Published: 21 May 2026 08:28Category: AI Security & Agentic SystemsGeo: North America / USAAuthor: KERNELWATCHER

Codex is being pushed beyond a cloud coding helper into a broader workstation-style agent, and that shift turns permissions, browser access, and human approval into the real security story.

When an AI system stops being “just” a code assistant and starts handling documents, browser sessions, and automated tasks, the risk model changes fast. The latest Codex direction points in that direction: a tool once framed around repositories is now being positioned for more general desktop use, with browser integration, permissions, image-generation-related limits, and usage caps in the mix. That is not only a product upgrade. It is a control problem.

Fast Facts

  • Codex is being described as moving from a cloud repository agent toward a desktop-oriented assistant with broader task handling.
  • The functionality cited includes work on code, documents, and automated tasks.
  • Permissions, an integrated browser, image-generation-related limits, and usage caps are part of the picture.
  • The key security question is no longer only output quality, but which actions the agent is allowed to take.
  • Any browser-capable agent can broaden exposure to untrusted web content, identity misuse, and unsafe approvals.

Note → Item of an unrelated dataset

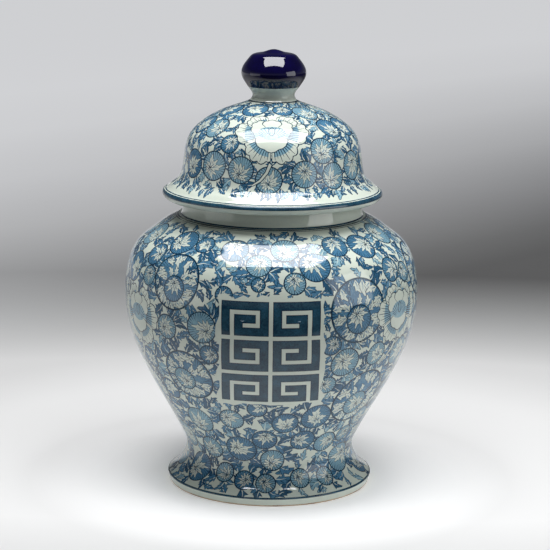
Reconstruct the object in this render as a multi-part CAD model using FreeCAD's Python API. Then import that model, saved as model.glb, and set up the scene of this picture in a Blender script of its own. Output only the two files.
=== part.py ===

The real shift is from text generation to action governance

From a cyber perspective, the important change is not whether Codex can produce better code. It is whether it can safely operate across multiple work surfaces without crossing trust boundaries. Once a system can inspect documents, interpret browser content, or automate routine steps, it begins to resemble a governed operator rather than a simple generator.

That creates a familiar security pattern. The model may be capable, but the environment around it becomes the attack surface. Browser content can carry malicious instructions. Documents can contain misleading prompts. Automation can move faster than human review. In that setting, the main defensive question is whether risky actions stay behind approval gates, permission boundaries, and narrow task scopes.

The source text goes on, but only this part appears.